[OpenAFS] mail spool on AFS

Leif Johansson leifj@it.su.se
Fri, 30 Nov 2001 11:37:23 +0100


Paul Blackburn wrote:

> Hi Jason,
>
> POP, IMAP, and "STMP" (I guess you meant SMTP) are all protocols
> for handling email across a network.
>
> However, if your email has been delivered to $HOME/.mail/mbox
> and $HOME is in /afs then why do you need to use a network protocol
> to access your mailbox?
>
> Most Mail User Agents (eg mutt, mh, elm, netscape/mozilla mail)
> can be configured to read right out of a mailbox file rather than
> connecting to a POP, IMAP etc server. That's how I have accessed my 
> email.
>
> I have not used pine but in my experience, I have not seen any problems
> of mail being lost with elm or netscape mail and a mailbox in /afs.
>
> I confess, I don't understand why you have seen pine "clobber" a mailbox.
> It does not sound like good MUA behaviour to me.
> -- 
> cheers
> paul                            http://acm.org/~mpb
>
> Jason Edgecombe wrote:
>
>> hi all,
>>
>> I work at a university and all email on the afs system is put into
>> ~/.mail/mbox
>>
>>  this has pro's and con's. one advantage is that users can't augment
>> their quota by emailing things to themselves.
>>
>>  one disadvantage that I've seen is that you CANNOT access the mail
>> spool directly.  POP, IMAP and the STMP delivery machine need to be on
>> the same machine. If they are not, then you might lose email. I have
>> observed this with people using pine to access the mail spool directly.
>> pine checks for new mail, then exits. new mail arrives between the time
>> pine checks and exits. result: pine clobbers your mail spool and your
>> new mail disappears.
>
There is also a problem with quotas -- I believe that if, while 
appending to your
mbox, you exceed your quota, AFS might truncate the file to 0. The 
solution to
this and other problems I use is maildir. I deliver mail to maildir 
mailfolders in
 $HOME in afs and run multiple courier imap/pop/webbmail servers to provide
both local and protocol access. This seems to work well enough.

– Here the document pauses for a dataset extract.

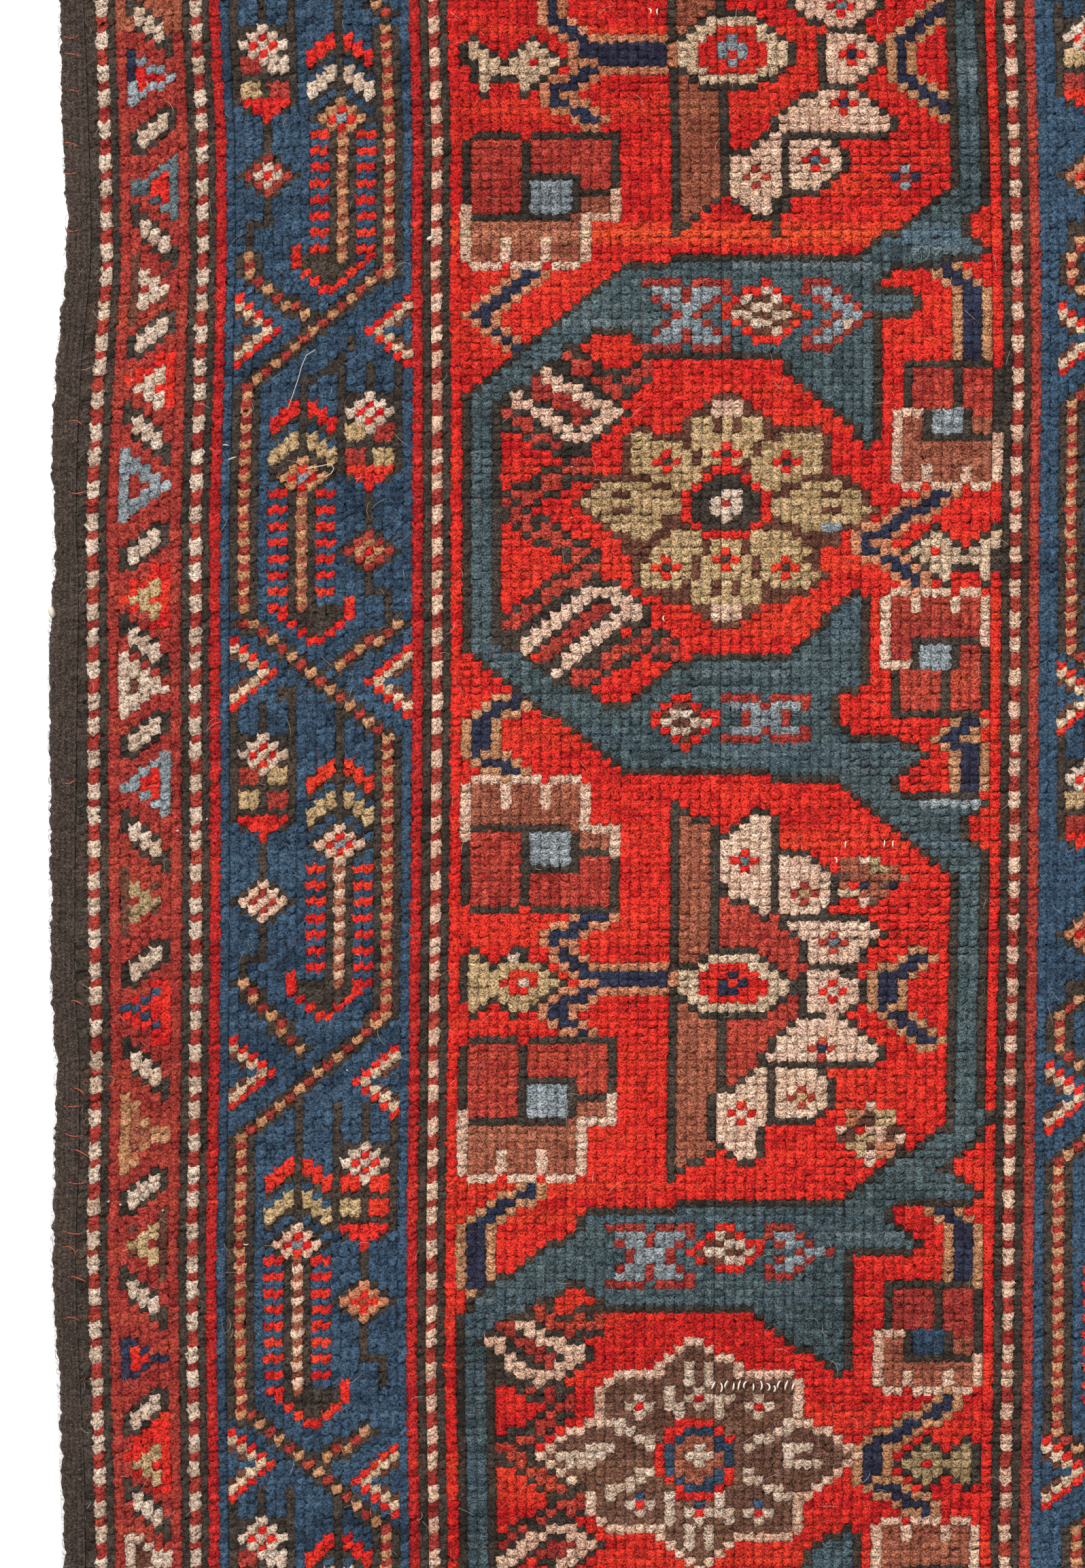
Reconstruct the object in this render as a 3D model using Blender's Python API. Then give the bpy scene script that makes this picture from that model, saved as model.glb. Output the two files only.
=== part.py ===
# A cut length of a hand-knotted rug: its left edge and the borders beside it, lying flat.
# Metres, +Z up. The origin is the middle of the footprint, on the surface that it lies on.
# +Y runs along the warps to the top end, and -X is the finished side with the wound selvedge.

import math

import bmesh
import bpy

# Driving dimensions
CLOTH_LENGTH = 0.597          # along the warps, cut end to cut end
CLOTH_WIDTH = 0.3915          # from the selvedge's furthest reach to the cut side
SEAM_GAP = 0.0003             # between the pile cloth and the selvedge
THICK_PILE = 0.0072           # outer and blue borders, pile and foundation together
WORN_PILE = 0.0052            # main border, worn low
CUT_SIDE = 0.0034             # height at a cut edge, where the tufts lean out
SEAM_SIDE = 0.0050            # height at the seam with the selvedge
RIM_WIDTH = 0.0030            # how far in from an edge the pile falls
SWELL_HEIGHT = 0.00035        # slow unevenness of the pile's top

# The main border's worn pile, across the cloth from its furthest left reach
WORN_FROM = 0.1490
WORN_TO = 0.3560
WEAR_SLOPE = 0.0080           # over this width the pile falls from thick to worn

# The selvedge's three flat wound cords
CORD_COUNT = 3
CORD_CREST = 0.0040           # top of a cord
CORD_GROOVE = 0.0032          # between two cords
OUTER_SIDE = 0.0016           # height where the rounded outer side begins
INNER_SIDE = 0.0026           # height at the seam
SIDE_ROUND = 0.18             # share of the selvedge's width that rounds down at each side

# Steps of the meshes
CLOTH_COLUMNS = 36
CLOTH_ROWS = 60
SELVEDGE_COLUMNS = 15
SELVEDGE_ROWS = 90

# The wavy left side, from the top end down, in metres.
# station: distance from the top end
# outer: the selvedge's outer side, in from the furthest left reach
# seam: where the pile begins, in from the furthest left reach
SIDE_ROWS = (
    {"station": 0.000, "outer": 0.0040, "seam": 0.0128},
    {"station": 0.040, "outer": 0.0043, "seam": 0.0146},
    {"station": 0.070, "outer": 0.0058, "seam": 0.0155},
    {"station": 0.088, "outer": 0.0067, "seam": 0.0160},
    {"station": 0.106, "outer": 0.0060, "seam": 0.0159},
    {"station": 0.124, "outer": 0.0049, "seam": 0.0144},
    {"station": 0.145, "outer": 0.0027, "seam": 0.0125},
    {"station": 0.175, "outer": 0.0012, "seam": 0.0110},
    {"station": 0.205, "outer": 0.0020, "seam": 0.0106},
    {"station": 0.224, "outer": 0.0016, "seam": 0.0115},
    {"station": 0.250, "outer": 0.0000, "seam": 0.0112},
    {"station": 0.310, "outer": 0.0005, "seam": 0.0104},
    {"station": 0.370, "outer": 0.0008, "seam": 0.0101},
    {"station": 0.400, "outer": 0.0024, "seam": 0.0116},
    {"station": 0.430, "outer": 0.0024, "seam": 0.0117},
    {"station": 0.475, "outer": 0.0012, "seam": 0.0104},
    {"station": 0.520, "outer": 0.0037, "seam": 0.0120},
    {"station": 0.550, "outer": 0.0047, "seam": 0.0135},
    {"station": 0.597, "outer": 0.0062, "seam": 0.0141},
)

LEFT_REACH = -CLOTH_WIDTH / 2
RIGHT_CUT = CLOTH_WIDTH / 2
TOP_END = CLOTH_LENGTH / 2


def ease(share):
    """Go from 0 to 1 smoothly while the share goes from 0 to 1."""
    share = min(max(share, 0.0), 1.0)
    return share * share * (3.0 - 2.0 * share)


def rounded(distance, width):
    """Go from 0 to 1 on a quarter circle over a width."""
    left = 1.0 - min(max(distance / width, 0.0), 1.0)
    return math.sqrt(1.0 - left * left)


def side_inset(station, column):
    """Read a column of SIDE_ROWS at a station, on a smooth curve through its rows."""
    last = len(SIDE_ROWS) - 1
    index = 0
    while index < last - 1 and SIDE_ROWS[index + 1]["station"] < station:
        index += 1
    here = SIDE_ROWS[index]
    after = SIDE_ROWS[index + 1]
    before = SIDE_ROWS[max(index - 1, 0)]
    beyond = SIDE_ROWS[min(index + 2, last)]
    span = after["station"] - here["station"]
    slope_in = (after[column] - before[column]) / (after["station"] - before["station"])
    slope_out = (beyond[column] - here[column]) / (beyond["station"] - here["station"])
    t = (station - here["station"]) / span
    start_weight = 2 * t**3 - 3 * t**2 + 1
    in_weight = (t**3 - 2 * t**2 + t) * span
    out_weight = (t**3 - t**2) * span
    inset = start_weight * here[column] + (1 - start_weight) * after[column]
    return inset + in_weight * slope_in + out_weight * slope_out


def outer_x(station):
    return LEFT_REACH + max(side_inset(station, "outer"), 0.0)


def seam_x(station):
    return LEFT_REACH + side_inset(station, "seam")


def spread(share, steps, rim):
    """Place an even share so that the first two and last two steps make up a rim."""
    step = share * steps
    if step <= 2:
        return rim * step / 2
    if step >= steps - 2:
        return 1 - rim * (steps - step) / 2
    return rim + (1 - 2 * rim) * (step - 2) / (steps - 4)


def pile_top(x, station):
    """The height of the pile: thick at the side borders, worn low in the main one."""
    across = x - LEFT_REACH
    worn = ease((across - WORN_FROM) / WEAR_SLOPE)
    worn *= 1.0 - ease((across - WORN_TO) / WEAR_SLOPE)
    swell = math.sin(across * 61.0 + station * 13.0)
    swell *= math.sin(station * 37.0 - across * 17.0 + 0.8)
    height = THICK_PILE + (WORN_PILE - THICK_PILE) * worn + SWELL_HEIGHT * swell
    end_distance = min(station, CLOTH_LENGTH - station)
    cut_distance = min(end_distance, RIGHT_CUT - x)
    height = CUT_SIDE + (height - CUT_SIDE) * rounded(cut_distance, RIM_WIDTH)
    seam_rise = rounded(x - seam_x(station), RIM_WIDTH)
    return min(height, SEAM_SIDE + (height - SEAM_SIDE) * seam_rise)


def cord_top(share):
    """The height of the selvedge across its width, over the crests and grooves of its cords."""
    ridge = abs(math.sin(math.pi * CORD_COUNT * share))
    height = CORD_GROOVE + (CORD_CREST - CORD_GROOVE) * ridge
    outer_rise = rounded(share, SIDE_ROUND)
    inner_rise = rounded(1.0 - share, SIDE_ROUND)
    height = OUTER_SIDE + (height - OUTER_SIDE) * outer_rise
    return min(height, INNER_SIDE + (height - INNER_SIDE) * inner_rise)


def wool(name, colour):
    """Dyed wool: matt, with no shine."""
    material = bpy.data.materials.new(name)
    material.use_nodes = True
    shader = material.node_tree.nodes["Principled BSDF"]
    shader.inputs["Base Color"].default_value = (*colour, 1.0)
    shader.inputs["Roughness"].default_value = 0.95
    shader.inputs["Metallic"].default_value = 0.0
    material.diffuse_color = (*colour, 1.0)
    return material


def top_grid(name, columns, rows):
    """A flat grid of a named object, to be moved into an upper surface."""
    bpy.ops.mesh.primitive_grid_add(x_subdivisions=columns, y_subdivisions=rows, size=1.0)
    piece = bpy.context.object
    piece.name = name
    piece.data.name = name
    return piece


def close_down(mesh):
    """Give an upper surface its sides and one flat underside, on the floor."""
    form = bmesh.new()
    form.from_mesh(mesh)
    made = bmesh.ops.extrude_face_region(form, geom=form.faces[:])
    for item in made["geom"]:
        if isinstance(item, bmesh.types.BMVert):
            item.co.z = 0.0
    under = [face for face in form.faces if all(vert.co.z == 0.0 for vert in face.verts)]
    bmesh.ops.dissolve_faces(form, faces=under)
    bmesh.ops.recalc_face_normals(form, faces=form.faces[:])
    form.to_mesh(mesh)
    form.free()
    mesh.set_sharp_from_angle(angle=math.radians(50))


def make_pile_cloth():
    """The knotted cloth: pile and foundation in one, wavy on the left and cut on three sides."""
    piece = top_grid("pile_cloth", CLOTH_COLUMNS, CLOTH_ROWS)
    for vert in piece.data.vertices:
        end_rim = RIM_WIDTH / CLOTH_LENGTH
        station = CLOTH_LENGTH * spread(0.5 - vert.co.y, CLOTH_ROWS, end_rim)
        left = seam_x(station)
        width = RIGHT_CUT - left
        x = left + width * spread(vert.co.x + 0.5, CLOTH_COLUMNS, RIM_WIDTH / width)
        vert.co = (x, TOP_END - station, pile_top(x, station))
    close_down(piece.data)
    piece.data.materials.append(wool("madder red wool pile", (0.42, 0.035, 0.022)))
    return piece


def make_selvedge():
    """The dark yarn wound over three flat cords of outer warps, as wavy as the cloth's side."""
    piece = top_grid("selvedge", SELVEDGE_COLUMNS, SELVEDGE_ROWS)
    for vert in piece.data.vertices:
        share = vert.co.x + 0.5
        station = CLOTH_LENGTH * (0.5 - vert.co.y)
        left = outer_x(station)
        width = seam_x(station) - SEAM_GAP - left
        vert.co = (left + width * share, TOP_END - station, cord_top(share))
    close_down(piece.data)
    piece.data.materials.append(wool("charcoal brown goat hair", (0.035, 0.027, 0.024)))
    return piece


def main():
    for old in list(bpy.data.objects):
        bpy.data.objects.remove(old)
    rug = bpy.data.collections.new("persian_rug")
    bpy.context.scene.collection.children.link(rug)
    for piece in (make_pile_cloth(), make_selvedge()):
        for home in list(piece.users_collection):
            home.objects.unlink(piece)
        rug.objects.link(piece)


main()
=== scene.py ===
# Persian rug: a cut length of its left side, lying flat, with every knot of the pile made.
# Blender 4.5. Metres, +Z up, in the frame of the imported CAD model.
import math

import bpy
import numpy as np
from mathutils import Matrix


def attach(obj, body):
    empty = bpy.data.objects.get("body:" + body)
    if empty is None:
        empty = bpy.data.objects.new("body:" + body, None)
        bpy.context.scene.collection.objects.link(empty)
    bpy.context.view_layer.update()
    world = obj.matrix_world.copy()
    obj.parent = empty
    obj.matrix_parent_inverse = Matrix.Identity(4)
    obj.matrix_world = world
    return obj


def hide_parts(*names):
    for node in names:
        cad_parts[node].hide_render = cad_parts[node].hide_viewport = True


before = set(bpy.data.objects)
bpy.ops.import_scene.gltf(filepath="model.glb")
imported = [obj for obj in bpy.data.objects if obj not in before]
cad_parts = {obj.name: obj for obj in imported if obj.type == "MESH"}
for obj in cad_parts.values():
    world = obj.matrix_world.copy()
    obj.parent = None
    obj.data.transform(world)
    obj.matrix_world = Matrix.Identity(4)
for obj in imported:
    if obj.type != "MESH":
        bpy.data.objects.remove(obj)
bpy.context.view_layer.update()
print("frame loaded")

# The cloth's own sizes, as in the CAD model
cloth = {
    "length": 0.597, "width": 0.3915,
    "thickPile": 0.0072, "wornPile": 0.0052,      # side borders, and the worn main border
    "cutSide": 0.0034, "seamSide": 0.0050, "rim": 0.0030,
    "swell": 0.00035,                              # how far the pile's top waves up and down
    "wornFrom": 0.1490, "wornTo": 0.3560, "wearSlope": 0.0080,
    "seamGap": 0.0003,                             # between the pile and the selvedge
    "ground": 0.0012,                              # thickness of warps, wefts and knot backs
}

# The wavy left side, in millimetres: how far down from the top end, the selvedge's outer side,
# and where the pile begins, both in from the cloth's furthest left reach
leftSide = {
    "down": (0, 40, 70, 88, 106, 124, 145, 175, 205, 224, 250, 310, 370, 400, 430, 475, 520, 550, 597),
    "outer": (4.0, 4.3, 5.8, 6.7, 6.0, 4.9, 2.7, 1.2, 2.0, 1.6, 0.0, 0.5, 0.8, 2.4, 2.4, 1.2, 3.7, 4.7,
              6.2),
    "seam": (12.8, 14.6, 15.5, 16.0, 15.9, 14.4, 12.5, 11.0, 10.6, 11.5, 11.2, 10.4, 10.1, 11.6, 11.7,
             10.4, 12.0, 13.5, 14.1),
}
leftReach, rightCut, topEnd = -cloth["width"] / 2, cloth["width"] / 2, cloth["length"] / 2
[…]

I use maildrop from sendmail for delivery, which also gets me a very 
nice pre-
processing language for presort/spam filtering. The maildelivery boxes 
have ip-
acls which allow them to write to $HOME/Maildir. Currently the same boxes
run imap and pop (only over ssl!) but that could be split. There is a 
lot of flexibility
with this setup and it seems to scale well.